This works, but with a limitation: the script is passed to the shell on its standard input, so you don't get to use the standard input for something else such as reading the name of the user to create.

The simple way of retaining standard input is to pass the shell command as an argument instead.

Note that sudo su is redundant — sudo runs the specified command as root, and that's the sole purpose of su as well. Use sudo -i instead of sudo su - if you want to run a login shell as root — which is probably unnecessary here — or sudo sh to just run a shell as root.

sudo sh -c '
  # do stuff...
'

This makes it awkward to use a single quote in the shell snippet. You can use '\'' to put a single quote inside the single-quoted literal. If you want to retain the here document structure, there are several ways. The most straightforward is to pass the here document on a different descriptor. However this requires the closefrom_override option to be activated in the sudo configuration, which is not the case by default; by default, sudo closes all file descriptors other than stdin, stdout and stderr.

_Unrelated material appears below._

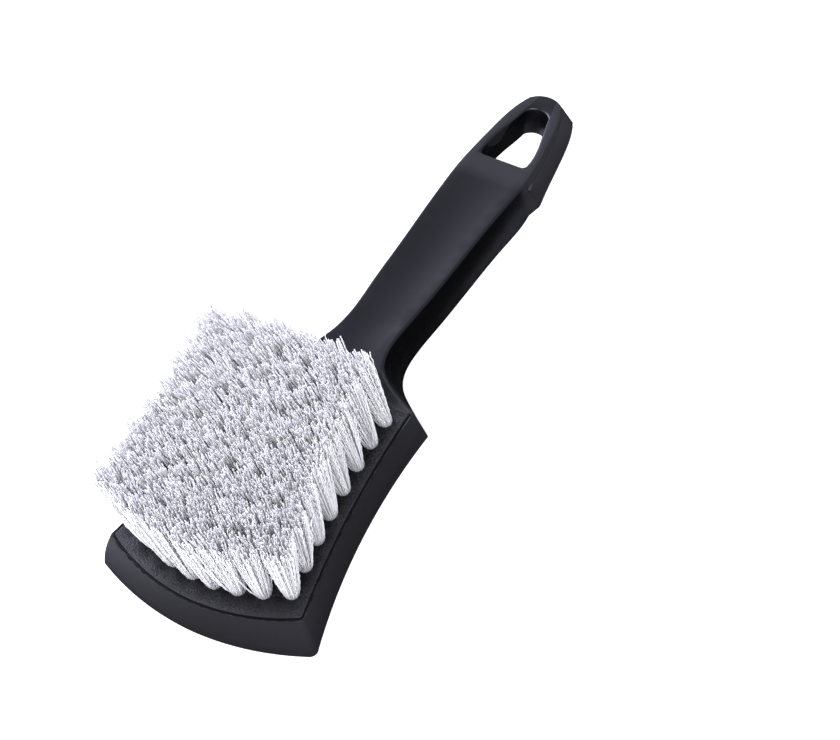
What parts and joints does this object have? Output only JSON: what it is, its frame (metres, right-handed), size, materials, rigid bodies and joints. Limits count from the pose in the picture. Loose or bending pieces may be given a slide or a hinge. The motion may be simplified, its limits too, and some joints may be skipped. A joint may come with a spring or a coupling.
{
  "type": "wheel brush",
  "caption": "Hand scrubbing brush with a flared flat head of stapled bristle tufts and a handle with a hanging loop, for wheels and tyres.",
  "frame": {"origin": "centre of the footprint of the overall length and width, on the flat back face", "axes": "+X from the brush head towards the hanging loop, +Z out of the head along the bristles, +Y to the left of the handle"},
  "size_m": [0.2399, 0.0824, 0.0512],
  "materials": {
    "body": "black injection-moulded polypropylene, satin, with a coarser spark-eroded grain on the deck",
    "bristle": "white drawn and crimped monofilament, slightly translucent",
    "anchor": "plain rolled flat wire"
  },
  "bodies": {
    "root": {"body": "body", "tuft_anchors": "anchor", "tuft_r1_c1": "bristle", "tuft_r1_c2": "bristle", "tuft_r1_c3": "bristle", "tuft_r1_c4": "bristle", "tuft_r1_c5": "bristle", "tuft_r1_c6": "bristle", "tuft_r1_c7": "bristle", "tuft_r1_c8": "bristle", "tuft_r2_c1": "bristle", "tuft_r2_c2": "bristle", "tuft_r2_c3": "bristle", "tuft_r2_c4": "bristle", "tuft_r2_c5": "bristle", "tuft_r2_c6": "bristle", "tuft_r2_c7": "bristle", "tuft_r2_c8": "bristle", "tuft_r3_c1": "bristle", "tuft_r3_c2": "bristle", "tuft_r3_c3": "bristle", "tuft_r3_c4": "bristle", "tuft_r3_c5": "bristle", "tuft_r3_c6": "bristle", "tuft_r3_c7": "bristle", "tuft_r4_c1": "bristle", "tuft_r4_c2": "bristle", "tuft_r4_c3": "bristle", "tuft_r4_c4": "bristle", "tuft_r4_c5": "bristle", "tuft_r4_c6": "bristle", "tuft_r4_c7": "bristle", "tuft_r5_c1": "bristle", "tuft_r5_c2": "bristle", "tuft_r5_c3": "bristle", "tuft_r5_c4": "bristle", "tuft_r5_c5": "bristle", "tuft_r5_c6": "bristle", "tuft_r5_c7": "bristle", "tuft_r6_c1": "bristle", "tuft_r6_c2": "bristle", "tuft_r6_c3": "bristle", "tuft_r6_c4": "bristle", "tuft_r6_c5": "bristle", "tuft_r6_c6": "bristle", "tuft_r7_c1": "bristle", "tuft_r7_c2": "bristle", "tuft_r7_c3": "bristle", "tuft_r7_c4": "bristle", "tuft_r7_c5": "bristle", "tuft_r7_c6": "bristle", "tuft_r8_c1": "bristle", "tuft_r8_c2": "bristle", "tuft_r8_c3": "bristle", "tuft_r8_c4": "bristle", "tuft_r8_c5": "bristle", "tuft_r8_c6": "bristle"}
  },
  "joints": []
}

sudo -C 3 sh -c '. /dev/fd/3' 3<<'EOF'
# do stuff...
EOF

If you want your code to be portable to machines where this option isn't activated, you can read the script from a heredoc and pass it to the shell as an argument.

script=$(cat <<'EOF'
# do stuff...
EOF
)
sudo sh -c "$script"

Alternatively, if you want the sudoed script to be able to read from the terminal, you can pass the script body on standard input. A limitation of this approach is that it doesn't allow the input of the overall script to be redirected.

sudo sh <<'EOF'
exec </dev/tty
# do stuff...
EOF
  • *A)* Running sudo sh -c '. /dev/fd/3' 3<<'EOF' .. do stuff .. EOF gives me sh: 1: .: Can't open /dev/fd/3.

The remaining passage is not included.